A heatmap is a color-coded table where numbers are replaced with colors or are complemented with colors according to a color bar. Heatmaps are useful to visualize patterns and variations.
This tutorial was inspired by Thiago Carvalho’s article published on Medium.
Prerequisites
To create a heatmap, we’ll need the following:
- Python installed on your machine
- Pip: package management system (it comes with Python)
- Jupyter Notebook: an online editor for data visualization
- Pandas: a library to create data frames from data sets and prepare data for plotting
- Numpy: a library for multi-dimensional arrays
- Matplotlib: a plotting library
- Seaborn: a plotting library
You can download the latest version of Python for Windows on the official website.
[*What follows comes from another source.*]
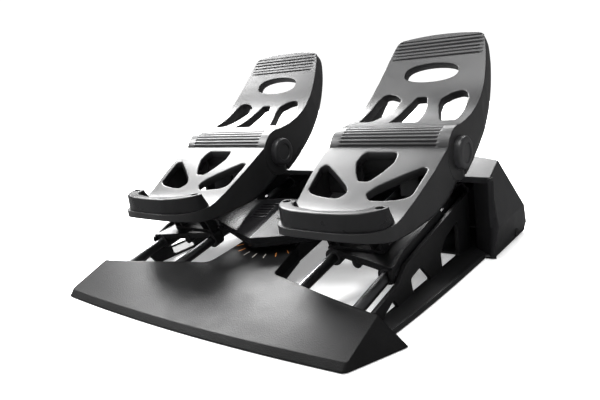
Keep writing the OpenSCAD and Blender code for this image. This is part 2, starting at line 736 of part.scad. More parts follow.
// Heel stop: a crescent wall screwed down near its ends
stop_in = 1.5;
stop_outer_shares = [[0, 0.012], [0.45, 0.03], [0.76, 0.08], [0.84, 0.16], [0.84, 0.27]];
stop_inner_shares = [[0.62, 0.27], [0.6, 0.2], [0.46, 0.13], [0, 0.075]];
screw_x = 51.4;
screw_y = 111;
screw_r = 2;
screw_head_r = 4;
screw_head_h = 4;
screw_deep = 20;
hex_r = 2;
module heel_stop(side) color("#3a3b3f") in_pedal(side) difference() {
    outer = [for (s = stop_outer_shares) heel_pt(s)];
    inner = [for (s = stop_inner_shares) heel_pt(s)];
    translate([0, 0, heel_z - heel_rim_h]) linear_extrude(stop_z - heel_z + heel_rim_h)
        polygon(soften(concat(
            outer, inner, [for (q = flip(inner)) if (q.x > 0) [-q.x, q.y]],
            [for (q = flip(outer)) if (q.x > 0) [-q.x, q.y]]), stop_in));
    along_x(-pedal_half, pedal_half) polygon(concat(
        heel_top, [[heel_y + heel_run, 0], [heel_y - over * 5, 0], [heel_y - over * 5, heel_z]]));
    for (s = [-1, 1]) translate([s * screw_x, screw_y, 0]) {
        cylinder(r = screw_r + set_fit, h = stop_z + over);
        translate([0, 0, stop_z - screw_head_h - seat_gap])
            cylinder(r = screw_head_r + seat_gap, h = screw_head_h + over);
    }
}
module stop_screw(side, s) color("#8a8d92") in_pedal(side)
    translate([s * screw_x, screw_y, stop_z - screw_deep - seat_gap]) difference() {
        union() {
            cylinder(r = screw_r, h = screw_deep);
            translate([0, 0, screw_deep - screw_head_h]) cylinder(r = screw_head_r, h = screw_head_h);
        }
        translate([0, 0, screw_deep - screw_head_h * 0.6]) cylinder(r = hex_r, h = screw_head_h, $fn = 6);
    }

// Tower: two leaning front posts and two rear struts on one flange
post_x = 25;
post_w = 14;
post_top_y = [118, 128];
post_low_y = [145, 156];
strut_t = 4;
strut_y = [216, 230];
flange_t = 3;
flange_v = [149, 161];
flange_rear_v = [220, 244];
flange_mid_x = 118;
function flange_z(y) = rail_z(y) + (deck_up + flange_t) / cos(rail_tilt);
module tower(side) color("#242528") {
    in_pedal(side) difference() {
        union() {
            for (s = [-1, 1]) along_x(s * post_x - post_w / 2, s * post_x + post_w / 2) polygon([
                [post_top_y[0], stop_z], [post_low_y[0], flange_z(post_low_y[0]) - flange_t],
                [post_low_y[1], flange_z(post_low_y[1]) - flange_t], [post_top_y[1], stop_z]
            ]);
        }
        along_x(-pedal_half, pedal_half) polygon(concat(
            lowered(heel_top, plate_t), [[heel_y + heel_run, hinge_z * 2], [heel_y, hinge_z * 2]]));
        for (s = [-1, 1]) along_x(s * post_x - post_w * 0.3, s * post_x + post_w * 0.3) polygon([
            [post_top_y[0] + post_w * 0.3, stop_z], [post_low_y[0] + post_w * 0.3, 0],
            [post_low_y[1] + post_w, 0], [post_top_y[1] + post_w, stop_z]
        ]);
    }
    in_pedal(side) for (s = [-1, 1]) along_x(s * lug_x - strut_t / 2, s * lug_x + strut_t / 2)
        intersection() {
            translate([strut_y[0], 0]) square([strut_y[1] - strut_y[0], hinge_z]);
            polygon([
                [wall_y, flange_z(wall_y) - flange_t], [hinge_y, flange_z(hinge_y) - flange_t],
                [hinge_y, hinge_z - lug_r], [wall_y, hinge_z - lug_r * 2.8]
            ]);
        }
    in_rails() on_side(side) translate([0, 0, deck_up]) linear_extrude(flange_t) polygon([
        [pedal_pitch / 2 - post_x - post_w / 2, flange_v[0]],
        [pedal_pitch / 2 + post_x + post_w / 2, flange_v[0]],
        [pedal_pitch / 2 + post_x + post_w / 2, flange_rear_v[0]],
        [pedal_pitch / 2 + lug_x + strut_t / 2, flange_rear_v[0]],
        [pedal_pitch / 2 + lug_x + strut_t / 2, flange_rear_v[1]],
        [pedal_pitch / 2 - lug_x - strut_t / 2, flange_rear_v[1]],
        [pedal_pitch / 2 - lug_x - strut_t / 2, flange_rear_v[0]],
        [flange_mid_x, flange_rear_v[0]], [flange_mid_x, flange_v[1]],
        [pedal_pitch / 2 - post_x - post_w / 2, flange_v[1]]
    ]);
}

// Toe plate: ribbed barrel, two ears and a hollow blade that curves up to its tip
crest_a = 82;
barrel_low_a = 182;
skirt_low_a = -69;
toe_front_shares = [[0.39, 0.053], [0.618, 0.24]];
toe_back_shares = [[0.395, 0.153], [0.924, 0.507]];
tip_t = 7;
face_tilt = 38;
ear_x = 58;
toe_tip = [toe_reach, toe_rise];
toe_front_ctrl = [
    polar(barrel_r, crest_a),
    for (s = toe_front_shares) between(polar(barrel_r, crest_a), toe_tip, s),
    toe_tip
];
toe_front = curve(toe_front_ctrl, 18);
toe_back = arch(polar(barrel_r, skirt_low_a), toe_tip + tip_t * [0.9, -0.45], toe_back_shares, 14);
face_len = turn(toe_tip, -face_tilt).x;
toe_half_shares = [[-0.25, 1], [0.18, 0.99], [0.58, 0.925]];
tip_shares = [[0.9, 1], [0.955, 0.92]];
tip_arc_share = 0.985;
toe_side_shares = [
    [0.83, 0.2], [0.835, 0.295], [0.815, 0.375], [0.8, 0.455], [0.74, 0.51], [0.64, 0.522],
    [0.49, 0.505], [0.36, 0.46], [0.38, 0.39], [0.455, 0.315], [0.53, 0.25], [0.6, 0.2]
];
toe_mid_shares = [[0.24, 0.18], [0.2, 0.31], [0.17, 0.38], [0.09, 0.48]];
slot_mid_share = 0.69;
slot_half_share = 0.475;
slot_high_share = 0.072;
toe_collar = 9;
rib_count = 8;
rib_groove_r = 1.3;
rib_span = [90, 156];
tip_groove_r = 0.9;
tip_groove_ts = [0.86, 0.88, 0.9, 0.92, 0.94, 0.96];

function face_pt(s) = [s.x * pedal_half, s.y * face_len];
function toe_outline(inset) =
    let (half = [
        for (s = toe_half_shares) [s.y * pedal_half - inset, s.x * face_len],
        for (s = tip_shares) [s.y * tip_half - inset, s.x * face_len - (s.y < 1 ? inset : 0)]
    ])
    let (corner = half[len(half) - 1])
    let (peak = [0, face_len * (2 * tip_arc_share - 0.955) - inset])
    let (top = curve([corner, peak, [-corner.x, corner.y]], 10))
    concat(half, [for (i = [1:9]) top[i]], [for (i = [len(half) - 1:-1:0]) [-half[i].x, half[i].y]]);
module in_face() rotate([face_tilt, 0, 0]) children();
module face_prism(inset) in_face() translate([0, 0, -toe_reach]) linear_extrude(2 * toe_reach)
    polygon(toe_outline(inset));
skin_shift = plate_t * 1.05 * [sin(face_tilt), -cos(face_tilt)];
module toe_space() intersection() {
    along_x(-pedal_w, pedal_w) polygon(concat(
        [for (q = toe_front) q + skin_shift],
        [toe_tip + skin_shift * toe_rise / plate_t, [toe_reach, -toe_reach], [-shaft_r, -toe_reach],
            [-shaft_r, barrel_r - plate_t]]));
    face_prism(skirt_t);
}
function toe_holes() =
    let (side = [for (s = toe_side_shares) face_pt(s)])
    let (mid = [for (s = toe_mid_shares) face_pt(s)])
    let (slot = [
        for (a = [0:20:359]) let (e = polar(1, a))
            [e.x * slot_half_share * pedal_half,
                face_len * (slot_mid_share + slot_high_share * sign(e.y) * abs(e.y) ^ 0.8)]
    ])
    [
        soften(side, collar_t * 1.4), soften(across(side), collar_t * 1.4),
        soften(concat(mid, across(mid)), collar_t), slot
    ];
module toe_band(deep) along_x(-pedal_half, pedal_half) polygon(concat(
    toe_front, flip([for (q = toe_front) q + deep * [sin(face_tilt), -cos(face_tilt)]])));
module barrel_sector() difference() {
    circle(barrel_r);
    circle(barrel_r - plate_t);
    polygon([
        [0, 0], polar(barrel_r * 2, barrel_low_a), polar(barrel_r * 3, barrel_low_a + 60),
        polar(barrel_r * 3, 300), polar(barrel_r * 3, 0), polar(barrel_r * 2, crest_a - 2)
    ]);
}
module toe_plate(side) color("#38393d") in_pedal(side) at_hinge() difference() {
    union() {
        difference() {
            intersection() {
                along_x(-pedal_w, pedal_w) polygon(concat(toe_front, flip(toe_back)));
                face_prism(0);
            }
            toe_space();
        }
        for (s = [-1, 1]) translate([s * (ear_x + pedal_half) / 2, 0, 0])
            along_x((ear_x - pedal_half) / 2, (pedal_half - ear_x) / 2) circle(barrel_r);
        along_x(-ear_x - over, ear_x + over) barrel_sector();
        intersection() {
            toe_band(toe_collar);
            for (h = toe_holes()) in_face() translate([0, 0, -toe_reach]) linear_extrude(2 * toe_reach)
                polygon(grow(h, collar_t));
        }
    }
    for (h = toe_holes()) in_face() linear_extrude(2 * toe_reach, center = true) polygon(h);
    for (i = [0:rib_count - 1])
        let (a = rib_span[0] + (rib_span[1] - rib_span[0]) * i / (rib_count - 1))
        along_x(-ear_x, ear_x) translate(polar(barrel_r, a)) circle(rib_groove_r, $fn = 12);
    for (t = tip_groove_ts)
        along_x(-tip_half * 0.86, tip_half * 0.86) translate(bez(toe_front_ctrl, t))
            circle(tip_groove_r, $fn = 12);
    along_x(-pedal_w, pedal_w) circle(shaft_r + run_fit);
}
module hinge_cap(side, s) color("#2c2d31") in_pedal(side) at_hinge() on_side(s)
    translate([pedal_half, 0, 0]) rotate([0, 90, 0]) rotate_extrude() polygon(concat(
        [[0, 0], [cap_r, 0]],
        curve([[cap_r, cap_t * 0.55], [cap_r, cap_t], [cap_r - cap_t * 0.45, cap_t]], 5),
        [[cap_r * 0.62, cap_t], [cap_r * 0.58, cap_t * 0.86], [0, cap_t * 0.86]]));

// Hinge shaft and the sensor that reads the toe plate
sensor_len = 9;
module hinge_shaft(side) color("#aeb1b5") in_pedal(side) at_hinge()
    along_x(seat_gap - pedal_half, pedal_half - seat_gap) circle(shaft_r);
module brake_sensor(side) color("#30343a") in_pedal(side) at_hinge()
    along_x(lug_x - lug_t / 2 - sensor_len, lug_x - lug_t / 2) difference() {
        circle(sensor_r);
        circle(shaft_r + seat_gap);
    }

heel_board();
centre_spine();
spine_cover();
circuit_board();
rudder_sensor();
pivot_post();
side_frame(-1);  // side_frame_l
side_frame(1);  // side_frame_r
rear_housing();
rear_cover();
cable_gland();
rail(-rail_out_x);  // rail_l_outer
rail(-rail_in_x);  // rail_l_inner
rail(rail_in_x);  // rail_r_inner
rail(rail_out_x);  // rail_r_outer
foot(-foot_front_x, foot_front_y);  // foot_front_l
foot(foot_front_x, foot_front_y);  // foot_front_r
foot(-foot_rear_x, foot_rear_y);  // foot_rear_l
foot(foot_rear_x, foot_rear_y);  // foot_rear_r
rocker_arm();
rocker_hood();
rocker_pin(-1);  // rocker_pin_l
rocker_pin(1);  // rocker_pin_r
rocker_nut();
carriage(-1);  // carriage_l
carriage(1);  // carriage_r
tower(-1);  // tower_l
tower(1);  // tower_r
bush(-1, rail_out_x, boss_front_v);  // bush_l_outer_front
bush(-1, rail_out_x, boss_rear_v);  // bush_l_outer_rear
bush(-1, rail_in_x, boss_front_v);  // bush_l_inner_front
bush(-1, rail_in_x, boss_rear_v);  // bush_l_inner_rear
bush(1, rail_in_x, boss_front_v);  // bush_r_inner_front
bush(1, rail_in_x, boss_rear_v);  // bush_r_inner_rear
bush(1, rail_out_x, boss_front_v);  // bush_r_outer_front
bush(1, rail_out_x, boss_rear_v);  // bush_r_outer_rear
heel_plate(-1);  // heel_plate_l
heel_plate(1);  // heel_plate_r
heel_stop(-1);  // heel_stop_l
heel_stop(1);  // heel_stop_r
stop_screw(-1, -1);  // stop_screw_l_left
stop_screw(-1, 1);  // stop_screw_l_right
stop_screw(1, -1);  // stop_screw_r_left
stop_screw(1, 1);  // stop_screw_r_right
hinge_shaft(-1);  // hinge_shaft_l
hinge_shaft(1);  // hinge_shaft_r
brake_sensor(-1);  // brake_sensor_l
brake_sensor(1);  // brake_sensor_r
toe_plate(-1);  // toe_plate_l
toe_plate(1);  // toe_plate_r
hinge_cap(-1, -1);  // hinge_cap_l_left
hinge_cap(-1, 1);  // hinge_cap_l_right
hinge_cap(1, -1);  // hinge_cap_r_left
hinge_cap(1, 1);  // hinge_cap_r_right
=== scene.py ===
import json
import math

import bmesh
import bpy
from mathutils import Matrix, Vector


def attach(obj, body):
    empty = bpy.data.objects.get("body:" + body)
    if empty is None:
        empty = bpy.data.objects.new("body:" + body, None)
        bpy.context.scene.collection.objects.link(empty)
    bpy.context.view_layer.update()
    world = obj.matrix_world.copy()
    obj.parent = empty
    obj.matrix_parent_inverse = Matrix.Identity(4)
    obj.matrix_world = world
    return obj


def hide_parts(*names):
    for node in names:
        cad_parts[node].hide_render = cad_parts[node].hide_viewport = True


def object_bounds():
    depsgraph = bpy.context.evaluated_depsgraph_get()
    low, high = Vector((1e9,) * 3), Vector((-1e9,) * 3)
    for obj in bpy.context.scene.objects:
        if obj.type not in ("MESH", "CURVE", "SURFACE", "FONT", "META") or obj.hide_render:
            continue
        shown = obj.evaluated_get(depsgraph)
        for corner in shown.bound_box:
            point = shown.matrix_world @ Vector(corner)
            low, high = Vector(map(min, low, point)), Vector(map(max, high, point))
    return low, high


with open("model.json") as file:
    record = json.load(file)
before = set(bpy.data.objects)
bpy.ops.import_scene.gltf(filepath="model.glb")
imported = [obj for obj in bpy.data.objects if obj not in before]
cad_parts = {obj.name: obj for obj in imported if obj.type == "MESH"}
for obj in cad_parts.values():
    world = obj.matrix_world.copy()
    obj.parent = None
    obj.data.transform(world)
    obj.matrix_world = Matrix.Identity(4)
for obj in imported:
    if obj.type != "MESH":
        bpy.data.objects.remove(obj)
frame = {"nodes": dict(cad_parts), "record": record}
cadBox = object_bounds()
record = frame["record"]
scene = bpy.context.scene
slotOf = {part["node"]: part["material_slot"] for part in record["subparts"]}

# The pedals' own layout in millimetres: y runs back from the apex of the heel board
layout = {
    "frontY": cadBox[0].y * 1000,
    "railTilt": math.radians(11.3),
    "railFloor": 3.5,
    "rails": [89, 160],
    "pedalX": 117.5,
    "hinge": Vector((243, 121)),
    "barrel": 28.5,
    "crest": 82,
    "sides": {"l": -1, "r": 1},
}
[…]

To get other tools, you’ll need to install recommended Scientific Python Distributions. Type this in your terminal:
pip install numpy scipy matplotlib ipython jupyter pandas sympy nose seaborn
Getting Started
Create a folder that will contain your notebook (e.g. “sns-heatmap”). And open Jupyter Notebook by typing this command in your terminal (change the pathway):
cd C:\Users\Shark\Documents\code\sns-heatmap
py -m notebook
This will automatically open the Jupyter home page at http://localhost:8888/tree. Click on the “New” button in the top right corner, select the Python version installed on your machine, and a notebook will open in a new browser window.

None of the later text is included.